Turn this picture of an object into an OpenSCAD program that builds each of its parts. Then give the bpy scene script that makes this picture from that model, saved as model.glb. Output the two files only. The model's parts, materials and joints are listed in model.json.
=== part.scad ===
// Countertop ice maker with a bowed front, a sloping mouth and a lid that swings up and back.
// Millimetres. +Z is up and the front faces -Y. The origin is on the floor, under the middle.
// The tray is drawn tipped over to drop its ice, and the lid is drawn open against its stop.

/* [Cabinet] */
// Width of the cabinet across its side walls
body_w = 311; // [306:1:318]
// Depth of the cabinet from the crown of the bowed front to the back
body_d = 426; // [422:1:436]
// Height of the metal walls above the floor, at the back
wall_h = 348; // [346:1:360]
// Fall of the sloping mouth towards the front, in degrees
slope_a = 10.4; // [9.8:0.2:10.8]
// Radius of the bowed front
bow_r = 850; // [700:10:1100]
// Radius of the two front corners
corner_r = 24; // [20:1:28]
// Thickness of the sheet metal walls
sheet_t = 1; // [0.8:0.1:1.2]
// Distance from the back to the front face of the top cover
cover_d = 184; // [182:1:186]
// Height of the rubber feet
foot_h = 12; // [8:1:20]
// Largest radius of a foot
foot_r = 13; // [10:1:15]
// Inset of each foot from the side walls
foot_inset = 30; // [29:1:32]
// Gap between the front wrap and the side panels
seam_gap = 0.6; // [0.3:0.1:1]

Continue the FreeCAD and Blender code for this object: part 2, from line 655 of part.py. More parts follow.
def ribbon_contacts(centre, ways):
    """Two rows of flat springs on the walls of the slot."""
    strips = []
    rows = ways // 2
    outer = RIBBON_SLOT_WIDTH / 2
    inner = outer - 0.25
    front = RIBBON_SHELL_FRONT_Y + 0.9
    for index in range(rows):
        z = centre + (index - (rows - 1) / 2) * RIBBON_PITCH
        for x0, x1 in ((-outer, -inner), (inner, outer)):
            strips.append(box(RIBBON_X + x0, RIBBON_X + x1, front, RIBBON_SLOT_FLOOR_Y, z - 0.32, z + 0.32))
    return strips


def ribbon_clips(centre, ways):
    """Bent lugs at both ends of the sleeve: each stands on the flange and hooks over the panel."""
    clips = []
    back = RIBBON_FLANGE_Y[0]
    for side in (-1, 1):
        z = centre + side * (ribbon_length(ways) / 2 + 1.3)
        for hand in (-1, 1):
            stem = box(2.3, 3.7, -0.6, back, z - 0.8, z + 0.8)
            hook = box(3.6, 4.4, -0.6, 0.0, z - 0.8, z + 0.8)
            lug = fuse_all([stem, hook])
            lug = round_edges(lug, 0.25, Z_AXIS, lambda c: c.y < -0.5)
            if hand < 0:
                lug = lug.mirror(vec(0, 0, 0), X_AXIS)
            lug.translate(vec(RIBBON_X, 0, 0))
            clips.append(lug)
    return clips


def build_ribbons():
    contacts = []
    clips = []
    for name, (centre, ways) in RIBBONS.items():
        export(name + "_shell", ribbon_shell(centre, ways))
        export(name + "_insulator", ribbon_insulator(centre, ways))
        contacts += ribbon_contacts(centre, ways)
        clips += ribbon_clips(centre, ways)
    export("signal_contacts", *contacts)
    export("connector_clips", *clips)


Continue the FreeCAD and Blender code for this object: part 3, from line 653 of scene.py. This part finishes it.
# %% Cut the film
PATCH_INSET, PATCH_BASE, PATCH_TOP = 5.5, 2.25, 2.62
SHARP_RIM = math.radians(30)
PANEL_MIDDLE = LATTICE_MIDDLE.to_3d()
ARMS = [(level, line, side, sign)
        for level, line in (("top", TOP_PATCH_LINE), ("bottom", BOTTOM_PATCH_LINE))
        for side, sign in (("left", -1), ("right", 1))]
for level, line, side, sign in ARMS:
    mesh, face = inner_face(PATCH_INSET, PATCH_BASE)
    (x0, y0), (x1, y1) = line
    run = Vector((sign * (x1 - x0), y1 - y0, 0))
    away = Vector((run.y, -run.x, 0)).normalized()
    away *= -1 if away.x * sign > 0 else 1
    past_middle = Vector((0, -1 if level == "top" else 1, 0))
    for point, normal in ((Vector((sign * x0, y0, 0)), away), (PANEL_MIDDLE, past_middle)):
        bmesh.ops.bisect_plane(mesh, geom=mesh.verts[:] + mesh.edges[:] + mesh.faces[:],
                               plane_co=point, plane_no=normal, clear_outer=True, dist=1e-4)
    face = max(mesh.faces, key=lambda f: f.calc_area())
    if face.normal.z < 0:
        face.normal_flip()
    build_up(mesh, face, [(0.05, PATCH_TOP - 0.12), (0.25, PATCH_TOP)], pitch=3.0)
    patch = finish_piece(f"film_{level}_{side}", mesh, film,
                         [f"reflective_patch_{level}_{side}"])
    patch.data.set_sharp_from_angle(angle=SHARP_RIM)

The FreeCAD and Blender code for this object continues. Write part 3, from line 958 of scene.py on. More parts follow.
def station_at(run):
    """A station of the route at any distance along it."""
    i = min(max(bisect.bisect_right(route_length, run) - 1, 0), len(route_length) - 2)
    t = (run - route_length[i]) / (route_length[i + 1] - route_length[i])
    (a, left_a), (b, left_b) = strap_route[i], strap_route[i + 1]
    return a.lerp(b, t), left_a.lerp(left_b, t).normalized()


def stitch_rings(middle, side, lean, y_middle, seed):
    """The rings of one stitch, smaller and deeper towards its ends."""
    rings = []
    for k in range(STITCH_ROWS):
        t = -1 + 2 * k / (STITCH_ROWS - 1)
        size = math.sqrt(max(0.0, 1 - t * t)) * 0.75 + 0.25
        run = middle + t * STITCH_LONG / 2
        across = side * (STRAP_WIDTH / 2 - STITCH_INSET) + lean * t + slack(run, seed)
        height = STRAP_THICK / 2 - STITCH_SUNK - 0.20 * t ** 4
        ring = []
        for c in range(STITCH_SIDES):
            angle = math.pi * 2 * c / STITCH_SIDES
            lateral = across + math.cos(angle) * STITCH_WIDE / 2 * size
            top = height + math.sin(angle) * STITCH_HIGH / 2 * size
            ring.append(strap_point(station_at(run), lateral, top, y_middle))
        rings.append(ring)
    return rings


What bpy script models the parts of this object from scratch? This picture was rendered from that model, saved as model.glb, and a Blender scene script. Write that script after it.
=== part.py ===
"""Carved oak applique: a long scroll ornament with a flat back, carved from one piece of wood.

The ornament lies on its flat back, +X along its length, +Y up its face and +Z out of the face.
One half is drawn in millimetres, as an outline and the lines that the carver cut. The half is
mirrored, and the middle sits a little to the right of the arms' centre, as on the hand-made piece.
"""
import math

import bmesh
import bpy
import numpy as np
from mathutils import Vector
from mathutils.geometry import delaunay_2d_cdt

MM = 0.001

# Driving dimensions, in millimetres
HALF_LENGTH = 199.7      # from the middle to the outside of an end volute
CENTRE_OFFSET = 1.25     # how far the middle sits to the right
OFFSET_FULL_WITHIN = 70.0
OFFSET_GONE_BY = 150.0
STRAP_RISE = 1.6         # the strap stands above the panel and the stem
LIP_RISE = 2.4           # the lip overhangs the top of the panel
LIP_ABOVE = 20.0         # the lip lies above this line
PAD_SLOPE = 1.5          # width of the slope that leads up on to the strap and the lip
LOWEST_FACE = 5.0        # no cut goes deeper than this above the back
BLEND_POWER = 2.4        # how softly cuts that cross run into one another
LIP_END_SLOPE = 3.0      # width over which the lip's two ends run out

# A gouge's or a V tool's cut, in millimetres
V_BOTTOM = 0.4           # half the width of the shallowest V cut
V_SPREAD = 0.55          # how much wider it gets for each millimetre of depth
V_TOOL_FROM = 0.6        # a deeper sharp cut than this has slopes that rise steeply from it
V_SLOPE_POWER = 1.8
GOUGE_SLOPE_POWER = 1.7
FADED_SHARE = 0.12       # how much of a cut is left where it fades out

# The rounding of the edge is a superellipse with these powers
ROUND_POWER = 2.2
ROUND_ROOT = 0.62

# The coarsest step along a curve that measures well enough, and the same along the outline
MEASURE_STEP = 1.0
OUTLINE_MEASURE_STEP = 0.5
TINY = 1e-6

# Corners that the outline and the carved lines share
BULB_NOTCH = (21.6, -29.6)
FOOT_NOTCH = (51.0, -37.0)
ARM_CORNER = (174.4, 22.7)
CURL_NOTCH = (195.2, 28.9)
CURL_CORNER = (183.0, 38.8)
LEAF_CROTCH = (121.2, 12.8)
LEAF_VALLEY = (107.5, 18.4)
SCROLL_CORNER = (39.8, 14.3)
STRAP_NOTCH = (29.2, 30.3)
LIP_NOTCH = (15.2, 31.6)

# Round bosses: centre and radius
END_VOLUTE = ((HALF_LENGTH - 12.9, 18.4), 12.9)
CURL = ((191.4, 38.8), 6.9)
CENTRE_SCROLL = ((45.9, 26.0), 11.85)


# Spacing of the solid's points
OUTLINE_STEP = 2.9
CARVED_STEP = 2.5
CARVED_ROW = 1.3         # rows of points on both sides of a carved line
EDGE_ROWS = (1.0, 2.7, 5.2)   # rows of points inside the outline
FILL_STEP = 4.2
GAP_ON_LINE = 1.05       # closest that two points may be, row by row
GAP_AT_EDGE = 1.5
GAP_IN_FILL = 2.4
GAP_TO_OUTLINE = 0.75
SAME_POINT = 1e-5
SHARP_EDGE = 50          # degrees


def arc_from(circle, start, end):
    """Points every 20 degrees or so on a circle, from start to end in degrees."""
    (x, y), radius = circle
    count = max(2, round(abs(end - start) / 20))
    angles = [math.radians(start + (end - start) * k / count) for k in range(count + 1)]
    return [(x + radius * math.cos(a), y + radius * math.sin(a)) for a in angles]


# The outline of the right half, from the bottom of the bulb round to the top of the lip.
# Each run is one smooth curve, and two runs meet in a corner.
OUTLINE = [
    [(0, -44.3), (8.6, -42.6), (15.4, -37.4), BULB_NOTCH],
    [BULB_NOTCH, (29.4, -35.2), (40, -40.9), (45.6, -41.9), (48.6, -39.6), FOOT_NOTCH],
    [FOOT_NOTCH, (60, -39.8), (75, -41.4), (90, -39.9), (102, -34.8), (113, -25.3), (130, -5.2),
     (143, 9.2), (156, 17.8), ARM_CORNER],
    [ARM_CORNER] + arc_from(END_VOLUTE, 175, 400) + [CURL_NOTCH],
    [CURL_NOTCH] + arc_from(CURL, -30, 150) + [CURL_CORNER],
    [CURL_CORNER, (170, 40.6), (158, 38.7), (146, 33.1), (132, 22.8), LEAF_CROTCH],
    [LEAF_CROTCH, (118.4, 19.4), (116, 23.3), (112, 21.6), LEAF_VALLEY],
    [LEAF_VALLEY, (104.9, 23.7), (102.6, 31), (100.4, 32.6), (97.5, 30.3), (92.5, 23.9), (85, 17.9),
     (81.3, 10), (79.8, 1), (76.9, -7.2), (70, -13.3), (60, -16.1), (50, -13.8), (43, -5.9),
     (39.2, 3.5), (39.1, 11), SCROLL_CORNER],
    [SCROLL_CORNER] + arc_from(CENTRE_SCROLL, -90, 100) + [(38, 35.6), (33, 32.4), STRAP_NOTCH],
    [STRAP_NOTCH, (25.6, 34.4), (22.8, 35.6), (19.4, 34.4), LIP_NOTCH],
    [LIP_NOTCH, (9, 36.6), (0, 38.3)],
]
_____
> **WHAT YOU ARE ASKED TO DO**:
Starting at the first line of the entries above, please extract each line up to and including the line with "against its stop.", unchanged, and add nothing.

> **TASK RESULT**:
Turn this picture of an object into an OpenSCAD program that builds each of its parts. Then give the bpy scene script that makes this picture from that model, saved as model.glb. Output the two files only. The model's parts, materials and joints are listed in model.json.
=== part.scad ===
// Countertop ice maker with a bowed front, a sloping mouth and a lid that swings up and back.
// Millimetres. +Z is up and the front faces -Y. The origin is on the floor, under the middle.
// The tray is drawn tipped over to drop its ice, and the lid is drawn open against its stop.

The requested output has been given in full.